Time-Domain Radio Loudness of Active Galactic Nuclei: Intermittency, Memory, and Jet Escape

TL;DR

This paper introduces a time-domain framework for radio-loudness in active galactic nuclei, accounting for variability and jet activity, providing new models to interpret radio observations across different timescales.

Contribution

It develops an analytic model for AGN radio response considering intermittency, jet duty cycle, and lobe fading, offering a new perspective on radio-loudness classification.

Findings

The Beta distribution describes the extended-radio response variability.

Short radio memory can explain the radio-loud/quiet boundary.

A core-lobe mismatch index distinguishes jet phases.

Abstract

The classical radio-loudness parameter $R \equiv f_\nu(5\,\mathrm{GHz})/f_\nu(4400\,\text{\AA})$ compares a prompt accretion tracer with a radio numerator that mixes rapidly varying compact-core emission, lobe plasma surviving over millions of years, and host-galaxy synchrotron emission.

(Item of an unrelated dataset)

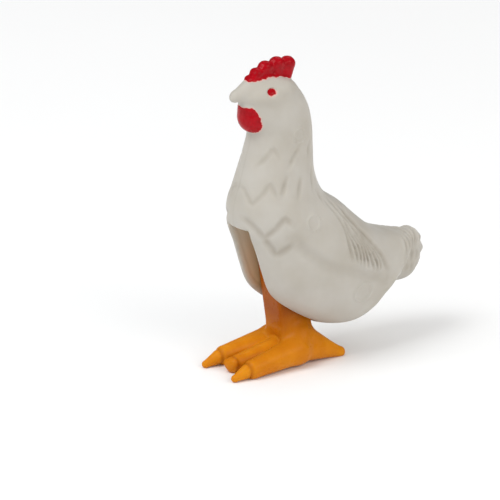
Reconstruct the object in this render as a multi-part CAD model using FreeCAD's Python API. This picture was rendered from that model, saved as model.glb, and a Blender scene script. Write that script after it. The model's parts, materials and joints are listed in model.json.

We introduce a time-domain radio-loudness (TDRL) framework that makes this timescale mismatch explicit. The radio numerator is decomposed into compact-core and extended-lobe contributions, each weighted by a recovered fraction that depends on observing frequency, angular resolution, and surface-brightness sensitivity. For a single intermittently jetted AGN population, a two-state jet duty cycle convolved with exponential lobe fading yields an exact stationary Beta distribution for the normalized extended-radio response, whose mean is $f_{\rm duty}$ and whose variance scales as $(1+\chi_\nu)^{-1}$ with $\chi_\nu\equiv\taunu/t_{\rm switch}$. This result serves as an analytic reference model, while precise inference will require population models matched to specific survey selections. In this minimal reference model, the familiar GHz valley near the classical radio-loud/quiet boundary can in principle arise from short radio memory alone, without invoking two intrinsic engine classes; metre-wave surveys that recover diffuse emission and model the host galaxy contribution should progressively fill that valley. In the $(R^{core}_\nu,R^{lobe}_\nu)$ plane a core--lobe mismatch index distinguishes triggering, sustained, and remnant jet phases. A complementary two-barrier phase diagram in event-horizon-threading magnetic flux and jet-escape parameter provides a heuristic organizing scheme for jet launching and propagation through the nuclear medium. The framework offers testable, frequency-dependent predictions for current and future radio surveys.